Micro and small enterprises play a significant role in creating employment and generating income for most, leading to economic growth and development. While the role they play in economies is repeatedly acknowledged, only a limited segment of micro and small enterprises are capable of exploring all their opportunities. Further, these businesses don’t cope with threats effectively without assistance.
Micro-enterprises owned by persons with disabilities are more likely to face even more threats due to more significant barriers people with disabilities suffer. Entrepreneurs with disabilities are more likely to have limited to no formal training in running businesses and face socio-cultural issues that limit their market and capital access. They have personal attitudes that negatively impact their entrepreneurial success than persons without disabilities. As a result, persons with disability-owned micro and small enterprises stagnate in growth or, worse, fail.
It is against this background that Light for the World is implementing the InBusiness program that is designed to empower micro-entrepreneurs with disabilities economically by building their capacity to run and grow businesses and linking them to mainstream value chains. The program employs a twin-tracked intervention approach: building micro-entrepreneurs’ capacity to run and grow their enterprise and triggering institutional reforms that facilitate conducive business environments and nurture healthy entrepreneurial ecosystems in which persons with disabilities can participate equally.
Recently we spoke to Josiah Macharia, a Business Development Service provider who supports micro-entrepreneurs enrolled into the InBusiness program through business skills training, market assistance, business advice, mentorship, transfer of technologies and information sharing all tailormade to suit the contexts within which the micro-entrepreneurs operate in. He delved into the programs’ Business Development model, challenges faced by micro-entrepreneurs with disabilities across value chains and solutions therein.

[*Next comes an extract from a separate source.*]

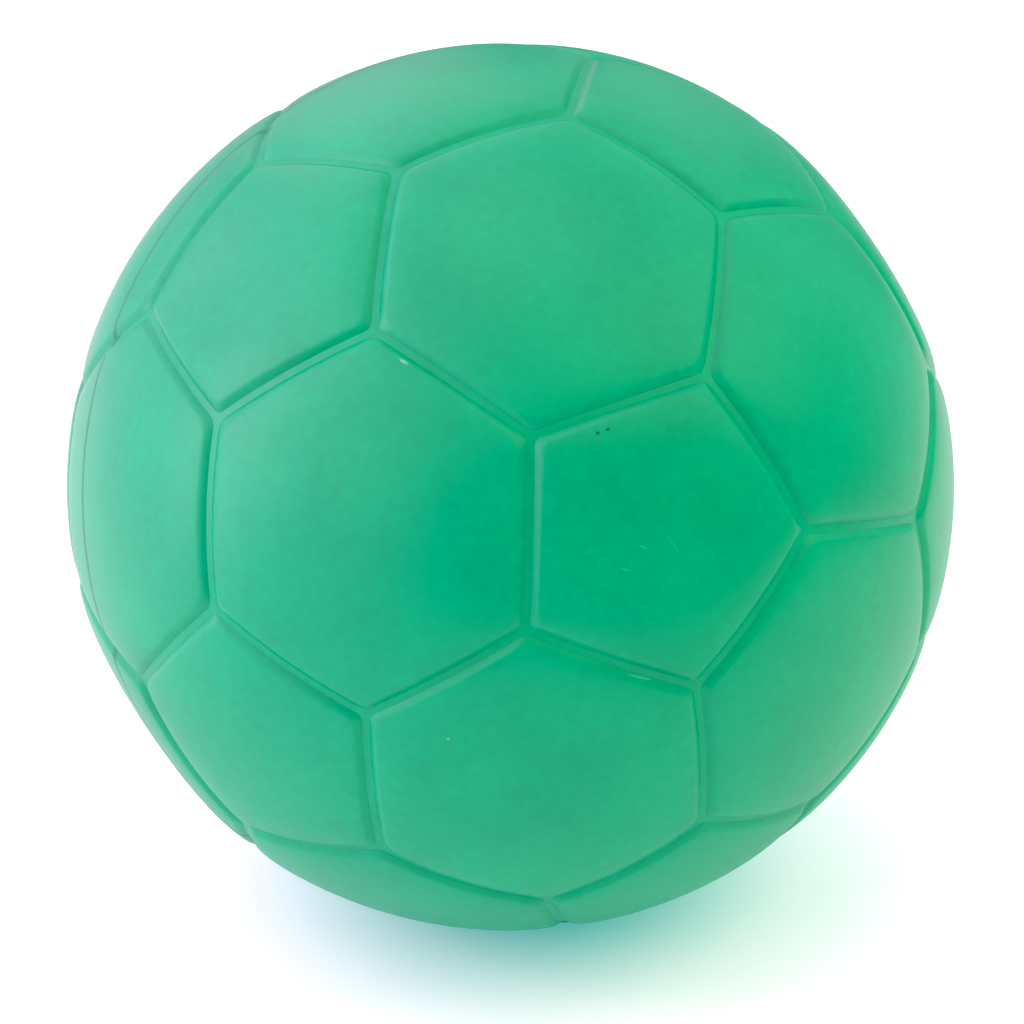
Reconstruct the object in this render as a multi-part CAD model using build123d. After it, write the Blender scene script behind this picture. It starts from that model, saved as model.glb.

What is the greatest need(s) you’ve learned micro-entrepreneurs with disabilities have?
In my experience, after interacting with our program participants, most persons with disabilities are unknowing of their disability’s rights as persons with disabilities. Due to this, they miss out on many opportunities the government accords them. Further, due to limited knowledge of their rights, most have difficulties self-advocating, leading to low self-worth and esteem. This directly or indirectly affects their performance as entrepreneurs.
Tell me about some of the ways you’ve addressed these issues?
To address these significant challenges, we provide business and professional technical training to expose micro-entrepreneurs to competitive ways of doing business. We also link them to other businesses around them. We partner with other program within Light for the Worls to provide advocacy and inclusion training to both micro-entrepreneurs and Public and Private Institutions.
What has the Business Development Service model taught you about empowering persons with disabilities in business? (Or entrepreneurship in general)
I have learned that many resources private and public organizations provide to persons with disabilities have not helped effectively because finances or relief assistance alone are not the best ways to empower persons with disabilities economically. Equal opportunities, disability inclusion and sensitization, are what I think would be long-term solutions for empowerment of persons with disabilities in their diversities.
Your role involves looking for public and private institutions (PPIs) that partner with micro-entrepreneurs. How do you establish such relationships?
We have strategies that make it very practical to interact and develop long-lasting relationships with PPIs. Engaging based on value exchange works very well. After sensitizing and training PPIs on the need to be disability Inclusive, they work with micro-entrepreneurs efficiently. Light for the World has also been an Advocate for persons with disabilities by participating in activities led by Kenya Private Sector Alliance (KEPSA), the umbrella body for most private companies.
What is the most significant gap for linkages you’ve noticed by now?
Micro enterprises have a limited capacity to satisfy the market needs of most partners we talk to or can reach out to. The challenge spans all counties we are currently implementing the program. This is why our capacity-building work is vital to our success.